What surprised me most about this film is that the trailers didn’t give away everything about the plot. Yes a lot of it is about Tim and Mary but there’s also a substantial time spent on how Tim uses his time traveling ability to affect his family and friends and what the consequences of those actions are. By focusing on how time travel affects Tim’s life in general makes for a much more effective and in fact emotional film then if it was just spent on Tim’s pursuit of Mary.

That is not to say the love story isn’t good, it is. I was expecting it to be about Tim meeting Mary over and over again but although there is a bit of that in there (as Tim accidentally erases their first meeting and has to fix it), the majority of time is spent on their actual relationship. We see Tim and Mary beyond their first meeting and honeymoon stage, we see them grow older and having to deal with grown up issues. Throughout it all they remain a sweet couple that you can imagine being friends with. McAdams and Gleeson spark off each other well and its enjoyable watching them together as a couple.

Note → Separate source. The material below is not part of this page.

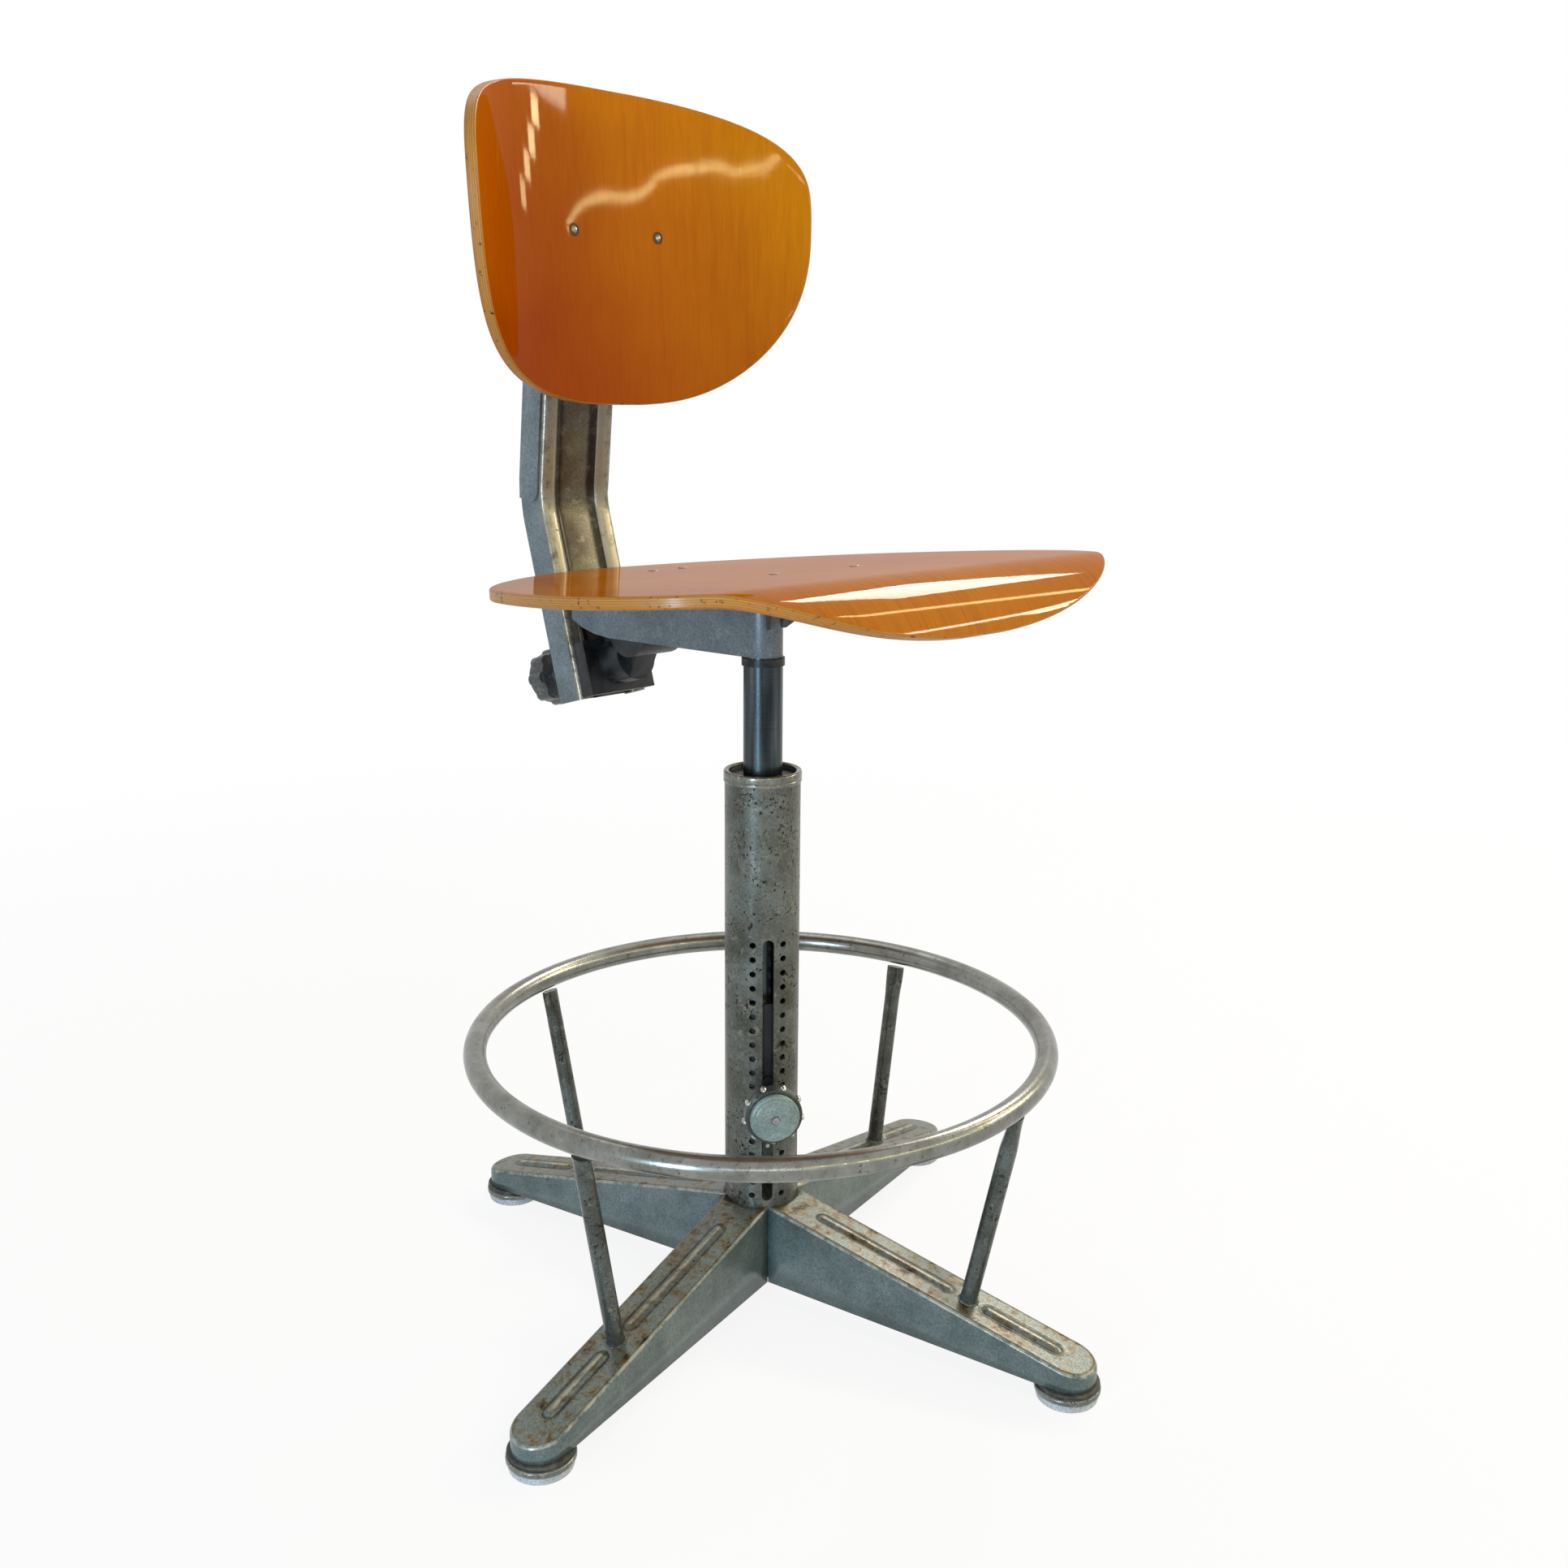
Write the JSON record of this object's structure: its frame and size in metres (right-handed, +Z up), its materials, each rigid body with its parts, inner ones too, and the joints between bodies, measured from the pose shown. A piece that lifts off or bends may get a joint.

As you can imagine with a Richard Curtis film there is a great supporting cast, with Bill Nighy as Tim’s father who explains all about the family secret, Tom Hollander as Tim’s angry playwright friend Harry, and Lindsay Duncan as Tim’s brilliantly blunt mother to name a few.

About Time has some great joke and a wonderful humour throughout the film. But is also has some surprisingly emotional elements to the film and something to say about how we live life in general, living every day but perhaps not savouring the day as we should. I also have to say how amazing Gleeson is in the lead role, hilarious in the funny moments but also able to nail the serious points in the film when needed.

If you’re one of those people who hate Richard Curtis films there’s probably not much I can say to convince you to go and see About Time. However if you’re open to the idea that maybe there is more to Curtis then Love Actually and a bumbling Hugh Grant then give About Time a go, and you may find yourself surprisingly moved by this tale of one family with an amazing secret.

Rating 4/5-I laughed, I cried and I definitely recommend you see it.